Jeter also claimed there have been issues with custodians' rights.

"WMATA negated their seniority, relegated them to the rail, regardless of whether or not they could've picked a day run with their seniority in a facility," Jeter said. "They have told them that if it's only nights left, you have to work nights. That's not right. It's not fair. It's against the collective bargaining agreement and it's just pushed us too far."

Metro and the union are in the middle of contentious contract talks, and Metro said hundreds of Metrobus operators intentionally showed up late for work Thursday in protest, stranding tens of thousands of riders.

On Friday, Jeter called Wiedefeld a “bully.”

“And he smiles like he’s doing us a favor,” she said. “He sends out letters calling us his coworkers.
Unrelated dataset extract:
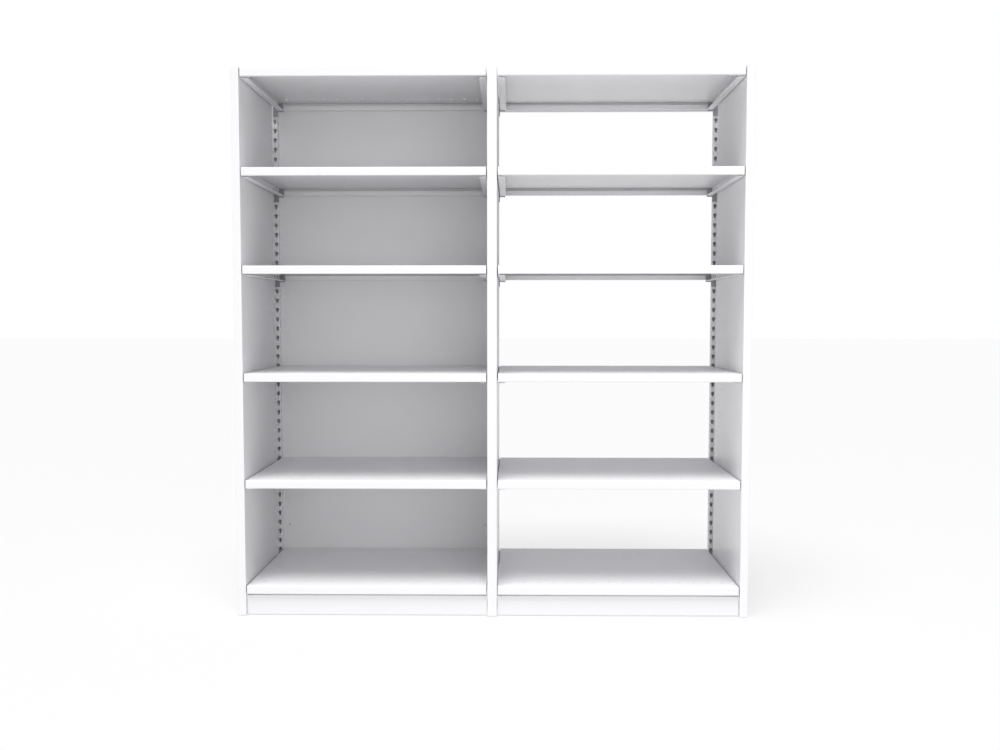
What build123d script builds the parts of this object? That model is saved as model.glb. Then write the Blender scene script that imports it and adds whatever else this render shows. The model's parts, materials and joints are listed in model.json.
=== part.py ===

That’s bulls---. That’s exactly what it is. It’s bulls---.”

Members of Metro's largest union lined up for yards and yards on Sundy to vote on whether to authorize a strike. The vote comes just two days before the All-Star Game, which will bring huge crowds to the city. News4's Derrick Ward reports.

“They do not want to work for someone who they consider a tyrant, and he is. He’s a tyrant,” Jeter said.

Wiedefeld has talked about suspensions or possibly firing Metro employees who repeatedly show up late for work.

“Individual work actions are not acceptable,” he said.

Since Wiedefeld took over the transit system in November 2015, union members have held regular demonstrations at Metro board meetings, voicing their opposition to cuts to jobs and open positions, fare increases, service cuts and a shift toward private contractors over union workers. The agency faces chronic safety and reliability issues, driving down ridership. The resulting revenue losses triggered fare increases and cutbacks in service.

Forty years have passed since the last Metro workers' strike, a weeklong "wildcat strike" — a strike without union leadership authorization — in 1978 that disrupted commutes across the region.